With that image in the back of my mind, I wasn't too eager to rush out and buy a gross of Mason jars and get to work. Thankfully, I found another approach. I don't can vegetables, per se, but jams and pickles, for the most part. Paging through the books mentioned above got me so intrigued, I started making just a jar or two at a time, and I've been delighted with the results.
This sort of canning isn't about subsistence, but about pleasure, though there is an economy to it, preserving what's available and adding flavor and interest as you go. A glut of Anaheim chilies and baby carrots at the end of the season led me to combine the two in a visually appealing and quite tasty pickle based on a basic bread & butter. A few ears of sweet corn a bit past ideal corn-on-the-cob eating went in with leek and red bell peppers for a sweet and tart relish.

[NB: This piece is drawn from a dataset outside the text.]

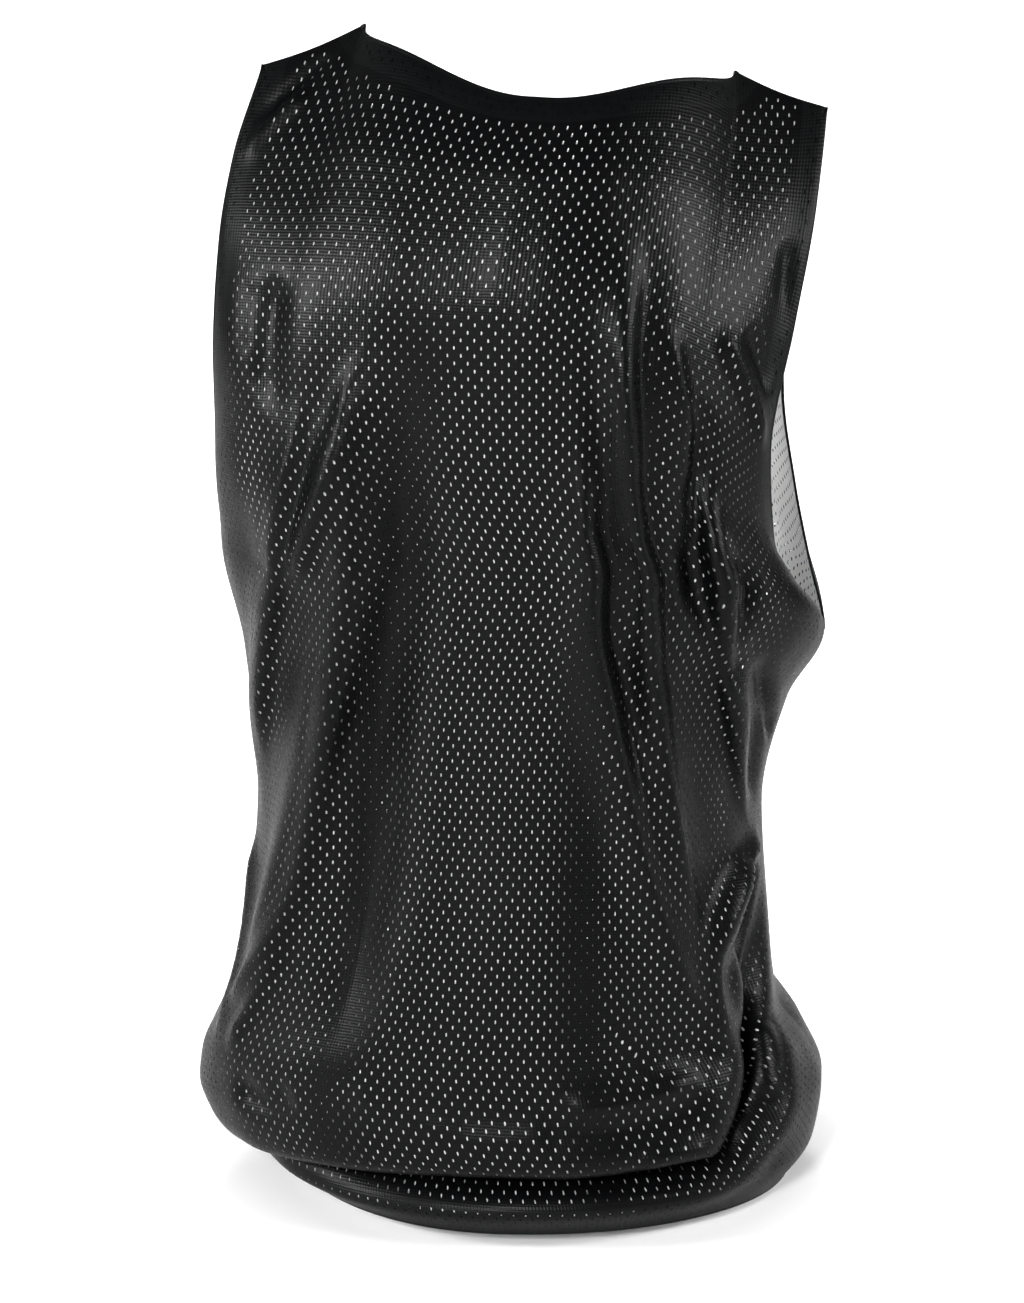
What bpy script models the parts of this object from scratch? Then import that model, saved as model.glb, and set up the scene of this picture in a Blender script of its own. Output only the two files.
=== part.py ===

The brined cherry tomatoes (Joy of Pickling) have been a delicious revelation. They're fermented like Russian sour dills (something else we make a lot of), they made use of all those end-of-season tomatoes, both green and ripe, and it's hard to imagine a prettier pickle. There's a lot of garlic in there, some hot red chile, along with dill and the leaves of celery root. I will make these every year now, and I'll start earlier to stock up.
Onion and apple (Joy of Pickling) made use of a mess of apples starting to go soft. The apples came from trees which we now happen to own (more on that later). They're pretty tart, but nicely flavored with ginger and cloves. I'll make that again, but add more sugar or maybe some local honey.
The great thing about the these three books is that while they all contain instructions on sound basic principles, none is doctrinaire. They all show a joy in the process and a spirit of imaginative innovation, and they make you want to try out your own variations.
Now, I don't mean this as a tease, and I know it's a good couple of months, at least, before anything suitable for canning will show up in the farmer's market stalls around here--although, I am going to try pickling ramps and fiddleheads this year, and those will be around in less than a month...if the snow ever stops.... But I offer these words and images today because,
1) The canned stuff is about all of local produce we've got these days, and
2) It's never too early to start learning about the process, if you haven't done it before, or to plan for what you'd like to put up in the coming months, if you have.
For other books to check out, a couple of standbys are the Ball Blue Book, a nuts-and-bolts guide which also has a lot of interesting recipes, and Better Homes and Gardens, the good old red-checked standard. My ketchup and bread & butter recipes are adapted from BH&G.
Mary's not a big pickle fan. She's slowly coming around, so she'll try relishes, chutneys, and bread & butters. Me, I love anything brined, vinegared, soured, fermented, pickled in any way. If something like this really is the Ploughman's Lunch, I think I could be a ploughman. At least at lunch time....
The simplest pickles I know are the French sour gherkins called cornichons. I don't process these. Since they're done in straight vinegar, they will keep in the fridge indefinitely. They are the de rigeur accompaniment to patés, terrines, and other types of charcuterie, and find their way, chopped, into many salad dressings and classic sauces from tartare to gribiche. A simple, versatile pickle to start with even if you've never put anything in a can...er...jar, before. You certainly can.
French sour gherkins
1 pint fresh gherkin-sized cucumbers, 1 1/2 to 2 1/2 inches long
1 tsp salt
a few sprigs fresh tarragon
four pearl onions, peeled
two cloves garlic, peeled and halved the long way
three whole cloves
2/3 cup white vinegar
1/3 cup white wine or champagne vinegar
Wash the cucumbers and trim the stems quite short. Put them in a glass or ceramic bowl, and toss with the salt. Let them sit overnight, stirring occasionally when you think of it. If it's coolish you can leave them out. In warm weather start them at room temp, them put them in the fridge overnight.
The next day rinse and drain the salted cukes. Put them in a pint Mason jar, alternating with the garlic, pearl onions, tarragon, and cloves. Combine the vinegars in a small saucepan and bring to a boil. Remove from heat and pour the vinegar over the cucumbers in the jar. Let sit at room temp overnight.
The next day, pour the vinegar back into the saucepan, bring to a boil, pour it back over the cornichons. Do it one more time the next day--three days, three boilings. The cornichons can be used immediately but will improve with a few more days' curing. Kept refrigerated, they will last indefinitely.